Ease of doing business is still in the doldrums despite all the drum-beating of consecutive governments as political uncertainty continues.

As the wheat procurement season is on its peak, there would be cross-border smuggling to other provinces and other countries like Afghanistan. The role of middlemen and mafias would also be a headache for the new administration.

Moreover, the political leadership will have to face the development challenges and stay vigilant to keep focused. Good governance would be another issue as the newly elected government after the in-house change would surely miss the direct public mandate for fulfilling their expectations.

The coalition government may itself prove a problem in the long-run of running the provincial business. The educated youth that the outgoing ruling party had politically charged a lot faces the highest unemployment rates in the province and are dissatisfied with the service conditions of the public sector organizations. The dwindling situation of each sector including the agriculture, industry and services show that the crisis is multidimensional.
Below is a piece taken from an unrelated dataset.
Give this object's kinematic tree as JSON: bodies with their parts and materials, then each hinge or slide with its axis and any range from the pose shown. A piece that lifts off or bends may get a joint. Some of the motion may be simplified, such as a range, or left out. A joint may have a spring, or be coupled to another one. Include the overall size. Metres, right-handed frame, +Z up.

It was the biggest failure of the outgoing chief minister of Punjab that he could not focus on development, rather, he focused on transfers and postings of officers. The new government would have to undergo a massive exercise of reshuffling the officers. It is most likely that the posting of the PML-N like-minded officers on lucrative positions would be ensured.
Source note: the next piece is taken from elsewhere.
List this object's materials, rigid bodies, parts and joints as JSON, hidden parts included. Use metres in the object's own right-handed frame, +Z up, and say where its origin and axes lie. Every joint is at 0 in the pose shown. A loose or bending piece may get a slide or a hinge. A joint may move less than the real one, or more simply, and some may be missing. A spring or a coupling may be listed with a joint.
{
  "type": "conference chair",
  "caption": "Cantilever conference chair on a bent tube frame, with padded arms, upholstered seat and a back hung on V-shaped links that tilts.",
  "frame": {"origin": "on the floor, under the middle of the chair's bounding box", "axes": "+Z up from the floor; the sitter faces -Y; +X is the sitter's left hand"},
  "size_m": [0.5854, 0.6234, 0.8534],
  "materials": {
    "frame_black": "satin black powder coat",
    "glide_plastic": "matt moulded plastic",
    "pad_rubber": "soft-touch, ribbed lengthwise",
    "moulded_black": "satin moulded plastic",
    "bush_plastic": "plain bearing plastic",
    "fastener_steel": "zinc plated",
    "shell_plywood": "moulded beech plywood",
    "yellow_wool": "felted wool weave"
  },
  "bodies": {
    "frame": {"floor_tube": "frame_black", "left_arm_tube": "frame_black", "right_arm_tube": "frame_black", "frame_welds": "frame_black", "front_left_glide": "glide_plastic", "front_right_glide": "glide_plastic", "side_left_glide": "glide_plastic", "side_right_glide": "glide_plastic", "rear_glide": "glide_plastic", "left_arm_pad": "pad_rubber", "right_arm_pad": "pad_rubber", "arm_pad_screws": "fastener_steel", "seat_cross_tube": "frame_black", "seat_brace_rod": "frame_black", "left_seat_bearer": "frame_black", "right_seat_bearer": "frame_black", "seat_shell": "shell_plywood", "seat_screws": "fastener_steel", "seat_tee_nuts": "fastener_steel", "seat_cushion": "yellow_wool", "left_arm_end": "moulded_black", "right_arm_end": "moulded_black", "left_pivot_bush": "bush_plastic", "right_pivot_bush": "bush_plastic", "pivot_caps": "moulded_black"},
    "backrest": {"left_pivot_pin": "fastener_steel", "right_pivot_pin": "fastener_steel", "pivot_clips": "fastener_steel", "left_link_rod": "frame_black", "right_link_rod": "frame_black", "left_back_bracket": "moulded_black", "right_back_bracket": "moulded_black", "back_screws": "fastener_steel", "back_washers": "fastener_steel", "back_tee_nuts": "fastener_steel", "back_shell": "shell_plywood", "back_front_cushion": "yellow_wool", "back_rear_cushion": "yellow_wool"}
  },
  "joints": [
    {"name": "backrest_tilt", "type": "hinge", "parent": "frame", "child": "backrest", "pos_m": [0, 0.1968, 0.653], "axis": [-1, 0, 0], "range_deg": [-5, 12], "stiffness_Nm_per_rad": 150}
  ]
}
One another major challenge for Hamza would be the self-serving politico-bureaucratic-police gridlock that needs to be broken. His father, ex-chief minister of Punjab and incumbent prime minister of Pakistan Shehbaz Sharif could not do it despite his tall claims. Both thana (police) and patwar (revenue) cultures are still malodorous in the province.

On top of these issues, there is a dire need to make the provincial capital and other big cities environment-friendly. Lahore for some time has been carrying a stain of being the number one polluted city in the world because eco-friendly measures were not equivalent to industrial development.

In another development, a constitutional pillar has notified time-scale promotions for its stenographers, who are usually fresh graduates. After recruitment in grade 17, they could be promoted to the next grades after every seven years. The judges of the lower judiciary have also been given time-scale promotions. The additional district and sessions judges will be elevated to grade 22 D&SJs.

No one can deny better service structure and future prospects of any employee but when the performance of any public sector organization is under question there is a need to put in place a very strict criteria for promotions. When we see the international ranking of one pillar of the state, one can’t appreciate the steps taken to financially empower its employees. Such steps would just add to the miseries of poor taxpayers of the country.

The service delivery in the public sector is very poor, there are political hirings, job quotas and there is a concept to get full for doing nothing. There are gratuity and pensionary benefits for the public sector employees which make it way better as compared to the private sector.

We have inherited the colonial legal system but we have attempted to move forward to modify its age-old procedures. In a way, we are still frozen in the 1850s while the masterminds of this crooked system have modified their judicial system.

Many in the law community criticize that the present system is expensive, time-consuming, inequitable and more analogous to procedures than being relief providing. It serves the elite and rich class of the society only. They also question the procedures for the appointment to the superior judiciary.

Also, the PTI government had announced that it wanted to distribute jobs to the unemployed in order to get the political mileage. Reportedly, the PTI government had to offer 100,000 jobs in grades 1 to 15. If materialized there was a proposal to grant treasury MPAs a share exceeding 5,000 vacancies. It was also claimed that there would have been a total of 35,000 jobs for the political representatives of the party. An officer told that the purpose of trimming the powers of the Public Service Commission by the Usman Buzdar government was to recruit as many people from south Punjab as possible. He said that Buzdar only wanted recruitments from his home division.

In the tenure of the speaker of Punjab assembly, Ch Parvez Elahi, many recruitments were made in the Punjab Assembly Secretariat, he alleged. The high-paced promotion of his secretary Punjab Assembly, Muhammad Khan Bhatti, to the highest grade 22 can be quoted as an example, the officer revealed.

Another senior officer of the Secretariat Service, on the condition of anonymity, said that the Rules Of Business 2011 should be amended to define the functions of all public sector departments. Powers should be devolved to the district level on the style of county-system in many of the western countries, including the UK, he suggested. There should be very few federal services like armed forces and tax collection units, while all others including civil services and police should be devolved to the district level, he further opined.

Moreover, he added, there was no need to keep services on provincial or federal levels. In the present scenario, all the focus of officers was on transfers and postings, and not service delivery, he stated. He said that only merit-based promotions be made instead of upholding time-scale or quota system. The job of the provincial and federal governments should be policy-making, legislation and monitoring only. The rest of the service delivery matters such as education, health, policing, cleansing and such should be the local government’s functions.